Despite proclaiming its commitment to "accountability - for the conduct of our work, our impact, costs and decisions", and "transparency - being open about how we regulate and the decisions we make", the £3.7m-a-year SHR has declined to answer detailed questions or comment on the clear breaches of procedure by DGHP highlighted in the body of the report, but which were ignored in its conclusion.

Iain Muirhead, the regulator's £65,000-a-year director of policy and communication, gave as a reason concern for the sensibilities of those being regulated.

He said: "We need to be able to engage confidentially with regulated bodies.

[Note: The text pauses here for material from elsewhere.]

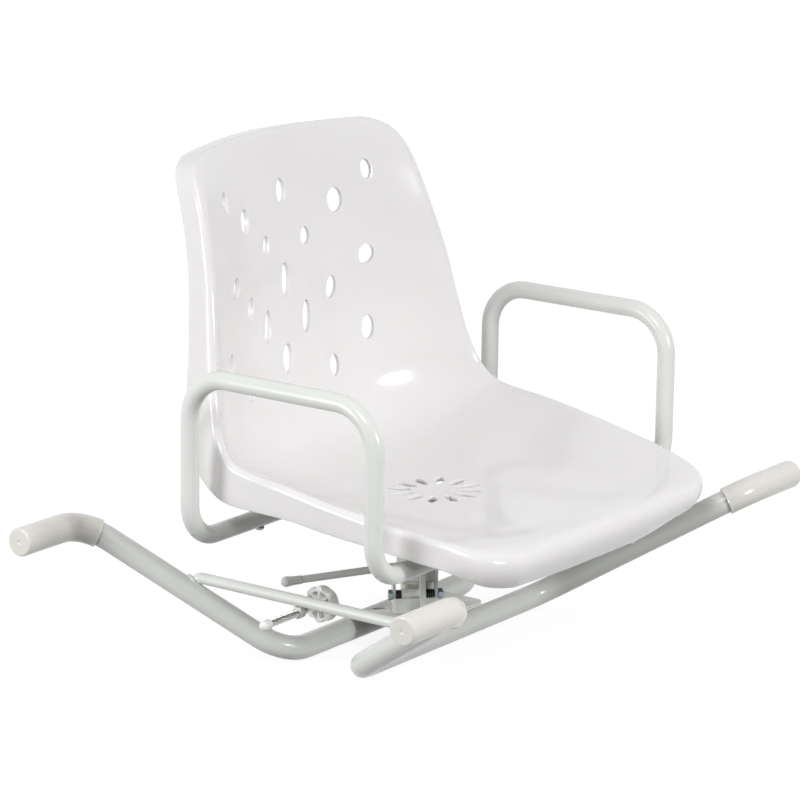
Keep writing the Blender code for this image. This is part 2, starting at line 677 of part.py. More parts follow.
def build_swivel():
    """The fixed post with its cap and king bolt, and the hub and plate that turn on it."""
    axis = add_empty("swivel_axis", (0, 0, 0))

    def line(low, high):
        return straight((0, 0, low), (0, 0, high))

    post = ring_solid(line(BASE_TOP_Z + GAP, POST_TOP), POST_R, POST_R - POST_WALL, BIG_SIDES)
    add_object("swivel_post", post, EPOXY)
    cap_low = POST_TOP + GAP
    cap_top = cap_low + POST_CAP
    add_object("post_cap", ring_solid(line(cap_low, cap_top), POST_R, KING_R + GAP, BIG_SIDES), ZINC)
    bore = HUB_R - HUB_WALL
    add_object("swivel_hub", ring_solid(line(HUB_BOTTOM, HUB_TOP_Z), HUB_R, bore, BIG_SIDES), EPOXY, axis)
    inner = POST_R + GAP
    outer = bore - GAP
    low = HUB_BOTTOM - GAP - BUSH_FLANGE
    lower = line(low, low + BUSH_LENGTH)
    profile = [(0, HUB_R), (BUSH_FLANGE, HUB_R), (BUSH_FLANGE, outer)]
    profile += [(BUSH_LENGTH, outer), (BUSH_LENGTH, inner), (0, inner)]
    add_object("bush_lower", sweep(bmesh.new(), lower, profile, BIG_SIDES, closed=True), NYLON, axis)
    bush_top = POST_TOP - UPPER_BUSH_DROP
    upper = line(bush_top - BUSH_LENGTH, bush_top)
    add_object("bush_upper", ring_solid(upper, outer, inner, BIG_SIDES), NYLON, axis)
    washer = line(cap_top + GAP, HUB_TOP_Z)
    add_object("thrust_washer", ring_solid(washer, POST_R, KING_R + RUNNING, BIG_SIDES), NYLON, axis)

    under_head = TURN_TOP_Z + GAP + KING_WASHER + GAP
    nut_top = cap_low - GAP
    nut_low = nut_top - KING_NUT
    bore = KING_R + GAP
    washer = ring_solid(line(TURN_TOP_Z + GAP, under_head - GAP), KING_WASHER_D / 2, bore, BIG_SIDES)
    add_object("king_washer", washer, ZINC)
    bolt = line(nut_low - KING_END, under_head + KING_HEAD)
    head = bolt.length - KING_HEAD
    profile = [(0, KING_R - KING_CHAMFER), (KING_CHAMFER, KING_R), (head, KING_R)]
    profile += [(head, hexagon(KING_ACROSS)), (bolt.length, hexagon(KING_ACROSS - KING_CHAMFER))]
    add_object("king_bolt", sweep(bmesh.new(), bolt, profile, SMALL_SIDES), ZINC)
    nut = ring_solid(line(nut_low, nut_top), hexagon(KING_ACROSS), bore, SMALL_SIDES)
    add_object("king_nut", nut, ZINC)
    build_turn_plate(axis)
    return axis


def sheet_strip(bm, outline, rows):
    """A folded sheet: an outline of points, each with its own present rows between the given levels."""
    grid = {}
    for i, (point, _) in enumerate(outline):
        for j, level in enumerate(rows):
            grid[i, j] = bm.verts.new(point + UP * level)
    for i in range(len(outline) - 1):
        for j in range(len(rows) - 1):
            if j < outline[i][1]:
                bm.faces.new([grid[i, j], grid[i + 1, j], grid[i + 1, j + 1], grid[i, j + 1]])
    bmesh.ops.delete(bm, geom=[v for v in bm.verts if not v.link_faces], context="VERTS")
    return bm


def thicken(target, wall, offset):
    step = target.modifiers.new("sheet", "SOLIDIFY")
    step.thickness = wall
    step.offset = offset
    step.use_even_offset = True


def build_turn_plate(axis):
    """The turning plate under the seat tubes: a sheet with its long sides folded down."""
    front = ARM_FRONT_Y - ARM_D / 2 - TURN_MARGIN
    rear = ARM_REAR_Y + ARM_D / 2 + TURN_MARGIN
    half = TURN_X / 2
    corner = half - TURN_BEND
    edge = TURN_TOP_Z - TURN_FLANGE
    section = [(-half, edge)] + arc_points((-corner, TURN_TOP_Z - TURN_BEND), TURN_BEND, 180, 90, 3)
    section += [(-x, z) for x, z in reversed(section)]
    bm = bmesh.new()
    rows = [[bm.verts.new((x, y, z)) for x, z in section] for y in (front, rear)]
    for k in range(len(section) - 1):
        bm.faces.new([rows[0][k], rows[0][k + 1], rows[1][k + 1], rows[1][k]])
    plate = add_object("turn_plate", bm, EPOXY, axis)
    facing_up = sum(face.normal.z for face in plate.data.polygons) > 0
    thicken(plate, SHEET, -1 if facing_up else 1)
    hole = straight((0, 0, TURN_LOW_Z - SHEET), (0, 0, TURN_TOP_Z + SHEET))
    cut(plate, rod_solid(hole, KING_R + RUNNING, SMALL_SIDES), "turn_plate_hole")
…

"Registered social landlords are independent businesses, and it is for each landlord to govern and manage its own business and performance.

"Where we have concerns or require assurance from a landlord, we take account of whether the landlord is willing and able to address our concerns, whether it takes the issue seriously and is willing to engage constructively with us. Asking a landlord to commission an independent review [into its own alleged failures] is one technique we use where in our judgment it is proportionate and right for the circumstances. In this case we have the assurance we need at this time."

The regulator, it seems is content to let sleeping dogs lie.

It remains to be seen whether this attitude is shared by Scottish Parliamentarians now examining its actions and inactions in the same basket as those of DGHP.